The privately-owned airport on Koh Samui has garnered criticism from other carriers for the high fees it charges. But Hardy says it is a model for sustainable tourism. He says unlike other airports, Samui Airport has genuinely improved connectivity for locals in addition to bringing in tourists. Residents receive heavily discounted airfares which helps them cope with the increased costs of living in a tourist destination, he adds.

“Fair-trade means fair access and fair pricing, which are important if the airport is the main gateway to the island.”

Hardy says this focus on fairly protecting all stakeholder interests is why PATA calls tourism ‘a complete visitor economy’. Safeguards to protect these collective interests are more important than whether airports are privately-owned or not, he adds.

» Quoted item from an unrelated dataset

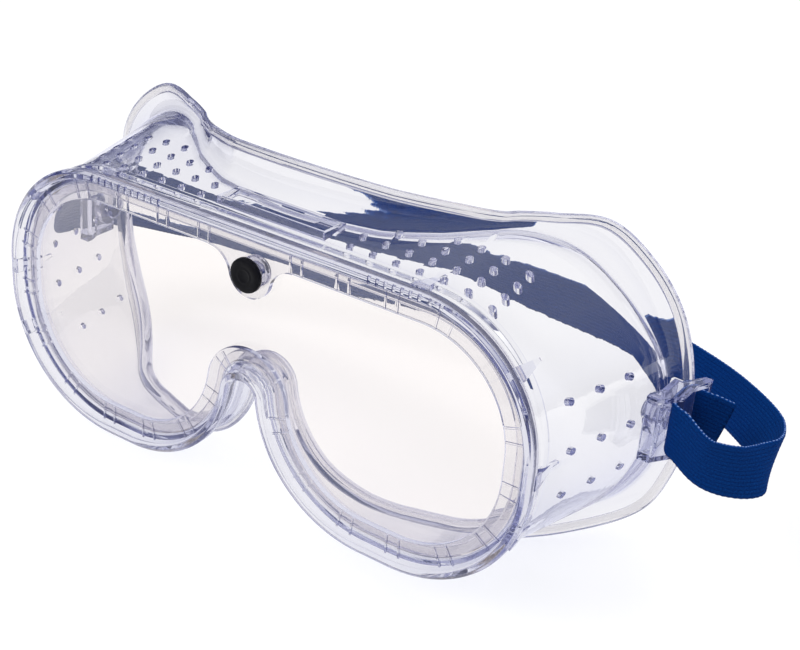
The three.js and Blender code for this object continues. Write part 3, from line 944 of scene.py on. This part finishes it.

This will prevent situations where tourism creates more harm than benefits to local economies, Hardy says. One example is when Boracay Island in the Philippines was closed to visitors last year because of widespread environmental damage.

Advocacy groups like PATA are important in making sure airports and airlines play by fair principles, Hardy says. He adds that PATA is essential because it gives all stakeholders—40% of PATA’s members are small-medium enterprises—the voice to speak to decision-makers.